→ **Exercise task**
Repeat the whole listing exactly as written.

── Dataset records

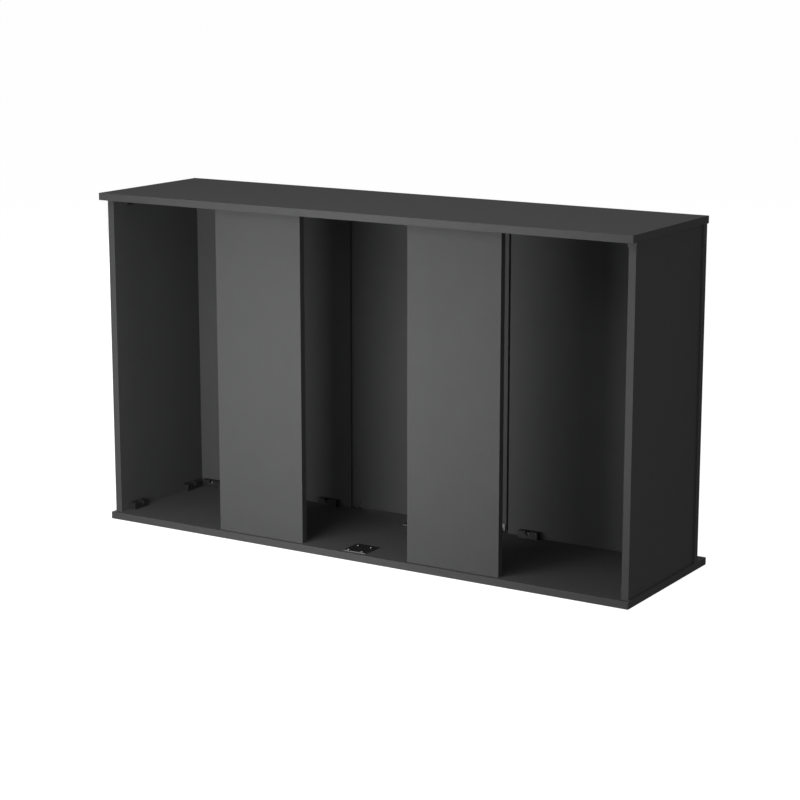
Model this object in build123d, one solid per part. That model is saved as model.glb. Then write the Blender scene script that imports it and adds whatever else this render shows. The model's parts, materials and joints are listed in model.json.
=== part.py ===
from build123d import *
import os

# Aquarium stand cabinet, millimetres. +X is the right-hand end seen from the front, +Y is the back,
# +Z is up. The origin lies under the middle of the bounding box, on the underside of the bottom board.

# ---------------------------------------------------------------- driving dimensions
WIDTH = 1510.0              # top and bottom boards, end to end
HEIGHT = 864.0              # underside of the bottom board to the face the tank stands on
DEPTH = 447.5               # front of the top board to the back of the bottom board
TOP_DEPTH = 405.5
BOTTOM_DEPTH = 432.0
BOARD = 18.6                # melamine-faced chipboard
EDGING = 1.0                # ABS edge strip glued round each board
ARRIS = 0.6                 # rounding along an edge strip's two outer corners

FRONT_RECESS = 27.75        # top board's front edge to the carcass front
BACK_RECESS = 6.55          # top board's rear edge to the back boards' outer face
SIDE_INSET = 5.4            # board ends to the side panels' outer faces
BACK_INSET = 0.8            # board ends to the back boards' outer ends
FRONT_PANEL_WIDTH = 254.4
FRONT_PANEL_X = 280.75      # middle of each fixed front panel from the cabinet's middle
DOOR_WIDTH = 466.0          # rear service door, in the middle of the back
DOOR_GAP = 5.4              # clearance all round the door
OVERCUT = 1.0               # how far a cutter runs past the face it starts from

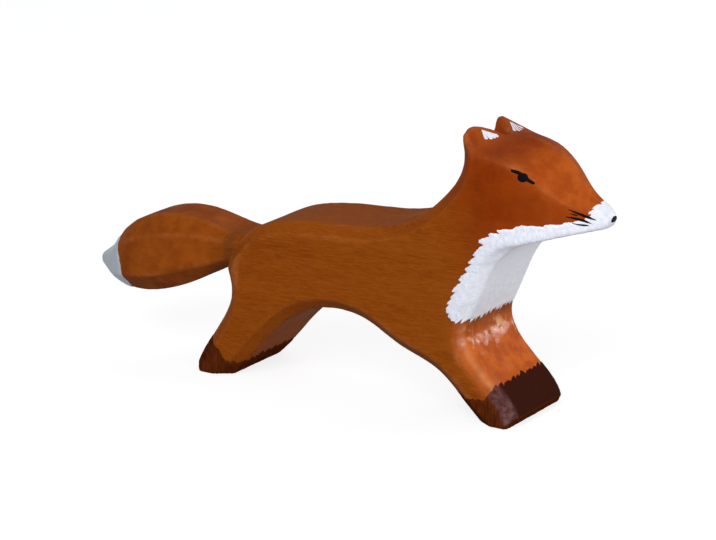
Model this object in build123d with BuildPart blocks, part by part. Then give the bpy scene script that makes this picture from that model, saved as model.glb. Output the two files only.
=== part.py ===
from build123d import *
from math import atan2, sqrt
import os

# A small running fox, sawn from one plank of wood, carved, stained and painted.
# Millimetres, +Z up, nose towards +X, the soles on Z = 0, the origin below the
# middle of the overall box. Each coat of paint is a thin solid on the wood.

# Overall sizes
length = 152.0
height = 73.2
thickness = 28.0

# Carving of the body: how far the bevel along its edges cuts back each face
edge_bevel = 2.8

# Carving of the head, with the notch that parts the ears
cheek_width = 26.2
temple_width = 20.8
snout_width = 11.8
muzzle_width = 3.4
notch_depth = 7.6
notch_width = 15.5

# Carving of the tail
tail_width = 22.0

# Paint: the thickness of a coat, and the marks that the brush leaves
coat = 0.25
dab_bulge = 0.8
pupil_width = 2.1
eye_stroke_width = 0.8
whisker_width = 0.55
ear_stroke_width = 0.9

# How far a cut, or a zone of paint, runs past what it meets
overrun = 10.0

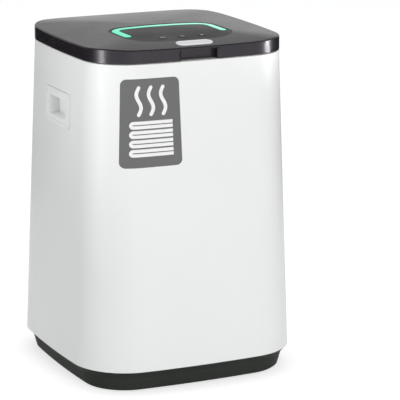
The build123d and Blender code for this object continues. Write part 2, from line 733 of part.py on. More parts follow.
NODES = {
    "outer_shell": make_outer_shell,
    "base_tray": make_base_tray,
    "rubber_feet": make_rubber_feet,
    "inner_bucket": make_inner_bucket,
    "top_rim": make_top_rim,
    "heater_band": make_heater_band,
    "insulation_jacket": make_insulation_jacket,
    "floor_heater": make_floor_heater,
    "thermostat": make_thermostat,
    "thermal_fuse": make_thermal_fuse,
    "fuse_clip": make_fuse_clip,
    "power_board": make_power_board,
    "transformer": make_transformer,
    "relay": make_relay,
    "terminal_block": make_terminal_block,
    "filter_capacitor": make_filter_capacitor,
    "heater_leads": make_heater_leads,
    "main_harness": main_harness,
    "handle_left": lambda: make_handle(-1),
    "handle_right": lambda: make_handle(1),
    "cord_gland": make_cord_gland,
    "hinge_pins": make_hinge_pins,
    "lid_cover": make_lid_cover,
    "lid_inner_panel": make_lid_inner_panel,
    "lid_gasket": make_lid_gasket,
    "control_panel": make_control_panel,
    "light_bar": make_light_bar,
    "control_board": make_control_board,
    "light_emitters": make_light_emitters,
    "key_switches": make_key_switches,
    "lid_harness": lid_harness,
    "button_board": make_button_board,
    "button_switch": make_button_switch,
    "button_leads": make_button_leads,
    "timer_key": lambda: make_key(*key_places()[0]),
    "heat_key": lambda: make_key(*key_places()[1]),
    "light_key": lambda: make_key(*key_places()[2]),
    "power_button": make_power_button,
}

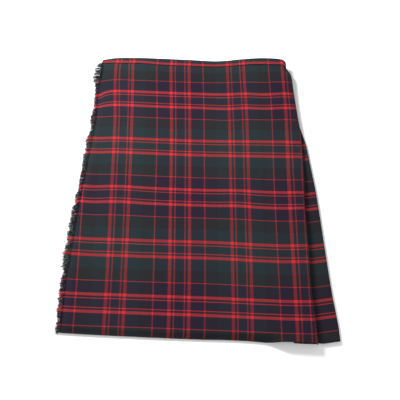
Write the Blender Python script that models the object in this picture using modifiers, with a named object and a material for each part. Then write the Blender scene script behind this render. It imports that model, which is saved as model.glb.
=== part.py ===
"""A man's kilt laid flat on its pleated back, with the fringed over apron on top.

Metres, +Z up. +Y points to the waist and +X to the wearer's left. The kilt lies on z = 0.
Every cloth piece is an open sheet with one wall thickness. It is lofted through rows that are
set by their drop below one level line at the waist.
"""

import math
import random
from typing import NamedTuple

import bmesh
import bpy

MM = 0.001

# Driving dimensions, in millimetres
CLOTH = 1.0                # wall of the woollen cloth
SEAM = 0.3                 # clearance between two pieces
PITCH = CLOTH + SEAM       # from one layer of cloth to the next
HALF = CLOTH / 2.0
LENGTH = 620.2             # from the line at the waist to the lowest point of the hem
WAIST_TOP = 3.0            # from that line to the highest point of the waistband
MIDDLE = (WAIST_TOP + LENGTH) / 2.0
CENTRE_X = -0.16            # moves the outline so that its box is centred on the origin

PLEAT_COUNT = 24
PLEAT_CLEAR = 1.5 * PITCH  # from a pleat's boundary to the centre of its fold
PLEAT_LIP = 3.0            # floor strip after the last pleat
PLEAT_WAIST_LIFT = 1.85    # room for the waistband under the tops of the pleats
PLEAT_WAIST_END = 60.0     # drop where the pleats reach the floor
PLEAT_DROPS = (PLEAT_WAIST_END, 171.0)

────

→ **Result of this exercise**
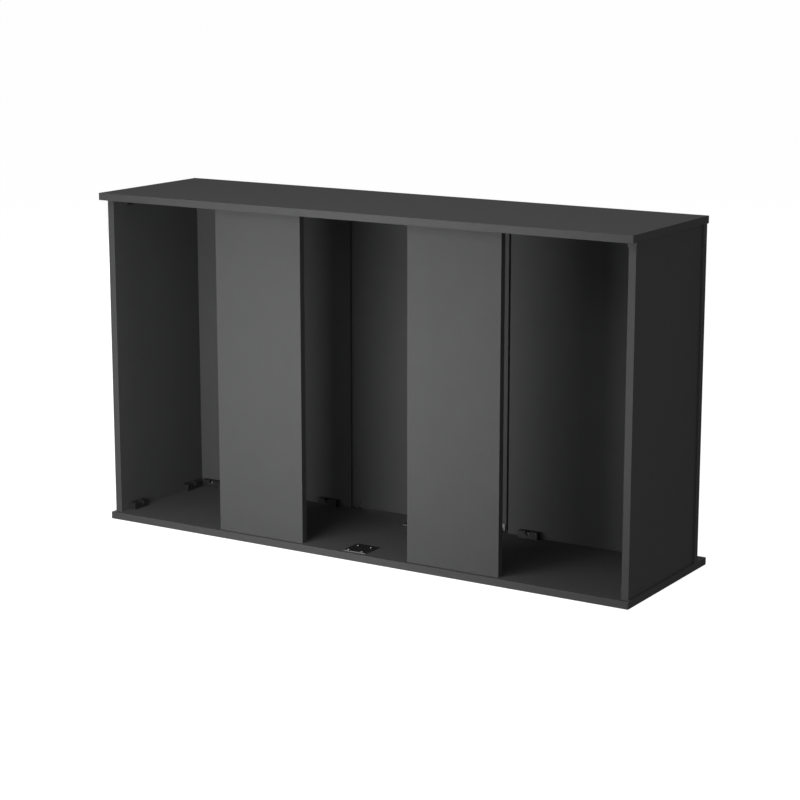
Model this object in build123d, one solid per part. That model is saved as model.glb. Then write the Blender scene script that imports it and adds whatever else this render shows. The model's parts, materials and joints are listed in model.json.
=== part.py ===
from build123d import *
import os

# Aquarium stand cabinet, millimetres. +X is the right-hand end seen from the front, +Y is the back,
# +Z is up. The origin lies under the middle of the bounding box, on the underside of the bottom board.

# ---------------------------------------------------------------- driving dimensions
WIDTH = 1510.0              # top and bottom boards, end to end
HEIGHT = 864.0              # underside of the bottom board to the face the tank stands on
DEPTH = 447.5               # front of the top board to the back of the bottom board
TOP_DEPTH = 405.5
BOTTOM_DEPTH = 432.0
BOARD = 18.6                # melamine-faced chipboard
EDGING = 1.0                # ABS edge strip glued round each board
ARRIS = 0.6                 # rounding along an edge strip's two outer corners

FRONT_RECESS = 27.75        # top board's front edge to the carcass front
BACK_RECESS = 6.55          # top board's rear edge to the back boards' outer face
SIDE_INSET = 5.4            # board ends to the side panels' outer faces
BACK_INSET = 0.8            # board ends to the back boards' outer ends
FRONT_PANEL_WIDTH = 254.4
FRONT_PANEL_X = 280.75      # middle of each fixed front panel from the cabinet's middle
DOOR_WIDTH = 466.0          # rear service door, in the middle of the back
DOOR_GAP = 5.4              # clearance all round the door
OVERCUT = 1.0               # how far a cutter runs past the face it starts from

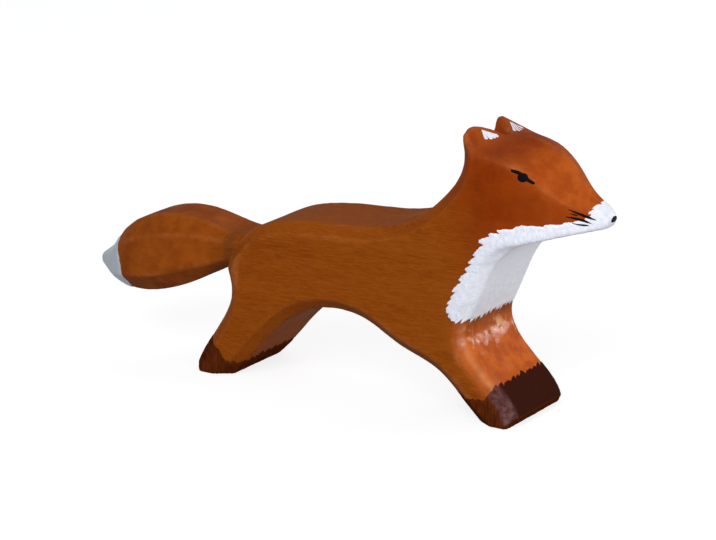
Model this object in build123d with BuildPart blocks, part by part. Then give the bpy scene script that makes this picture from that model, saved as model.glb. Output the two files only.
=== part.py ===
from build123d import *
from math import atan2, sqrt
import os

# A small running fox, sawn from one plank of wood, carved, stained and painted.
# Millimetres, +Z up, nose towards +X, the soles on Z = 0, the origin below the
# middle of the overall box. Each coat of paint is a thin solid on the wood.

# Overall sizes
length = 152.0
height = 73.2
thickness = 28.0

# Carving of the body: how far the bevel along its edges cuts back each face
edge_bevel = 2.8

# Carving of the head, with the notch that parts the ears
cheek_width = 26.2
temple_width = 20.8
snout_width = 11.8
muzzle_width = 3.4
notch_depth = 7.6
notch_width = 15.5

# Carving of the tail
tail_width = 22.0

# Paint: the thickness of a coat, and the marks that the brush leaves
coat = 0.25
dab_bulge = 0.8
pupil_width = 2.1
eye_stroke_width = 0.8
whisker_width = 0.55
ear_stroke_width = 0.9

# How far a cut, or a zone of paint, runs past what it meets
overrun = 10.0

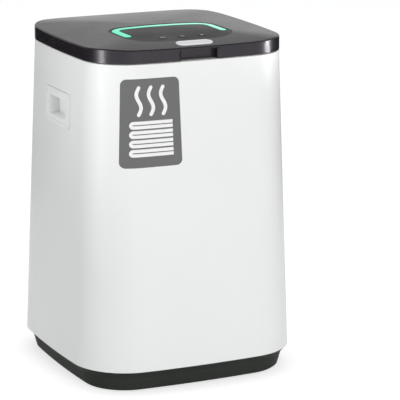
The build123d and Blender code for this object continues. Write part 2, from line 733 of part.py on. More parts follow.
NODES = {
    "outer_shell": make_outer_shell,
    "base_tray": make_base_tray,
    "rubber_feet": make_rubber_feet,
    "inner_bucket": make_inner_bucket,
    "top_rim": make_top_rim,
    "heater_band": make_heater_band,
    "insulation_jacket": make_insulation_jacket,
    "floor_heater": make_floor_heater,
    "thermostat": make_thermostat,
    "thermal_fuse": make_thermal_fuse,
    "fuse_clip": make_fuse_clip,
    "power_board": make_power_board,
    "transformer": make_transformer,
    "relay": make_relay,
    "terminal_block": make_terminal_block,
    "filter_capacitor": make_filter_capacitor,
    "heater_leads": make_heater_leads,
    "main_harness": main_harness,
    "handle_left": lambda: make_handle(-1),
    "handle_right": lambda: make_handle(1),
    "cord_gland": make_cord_gland,
    "hinge_pins": make_hinge_pins,
    "lid_cover": make_lid_cover,
    "lid_inner_panel": make_lid_inner_panel,
    "lid_gasket": make_lid_gasket,
    "control_panel": make_control_panel,
    "light_bar": make_light_bar,
    "control_board": make_control_board,
    "light_emitters": make_light_emitters,
    "key_switches": make_key_switches,
    "lid_harness": lid_harness,
    "button_board": make_button_board,
    "button_switch": make_button_switch,
    "button_leads": make_button_leads,
    "timer_key": lambda: make_key(*key_places()[0]),
    "heat_key": lambda: make_key(*key_places()[1]),
    "light_key": lambda: make_key(*key_places()[2]),
    "power_button": make_power_button,
}

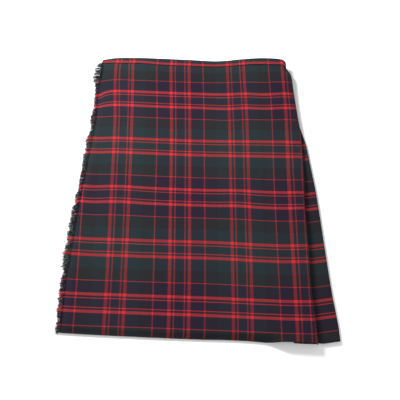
Write the Blender Python script that models the object in this picture using modifiers, with a named object and a material for each part. Then write the Blender scene script behind this render. It imports that model, which is saved as model.glb.
=== part.py ===
"""A man's kilt laid flat on its pleated back, with the fringed over apron on top.

Metres, +Z up. +Y points to the waist and +X to the wearer's left. The kilt lies on z = 0.
Every cloth piece is an open sheet with one wall thickness. It is lofted through rows that are
set by their drop below one level line at the waist.
"""

import math
import random
from typing import NamedTuple

import bmesh
import bpy

MM = 0.001

# Driving dimensions, in millimetres
CLOTH = 1.0                # wall of the woollen cloth
SEAM = 0.3                 # clearance between two pieces
PITCH = CLOTH + SEAM       # from one layer of cloth to the next
HALF = CLOTH / 2.0
LENGTH = 620.2             # from the line at the waist to the lowest point of the hem
WAIST_TOP = 3.0            # from that line to the highest point of the waistband
MIDDLE = (WAIST_TOP + LENGTH) / 2.0
CENTRE_X = -0.16            # moves the outline so that its box is centred on the origin

PLEAT_COUNT = 24
PLEAT_CLEAR = 1.5 * PITCH  # from a pleat's boundary to the centre of its fold
PLEAT_LIP = 3.0            # floor strip after the last pleat
PLEAT_WAIST_LIFT = 1.85    # room for the waistband under the tops of the pleats
PLEAT_WAIST_END = 60.0     # drop where the pleats reach the floor
PLEAT_DROPS = (PLEAT_WAIST_END, 171.0)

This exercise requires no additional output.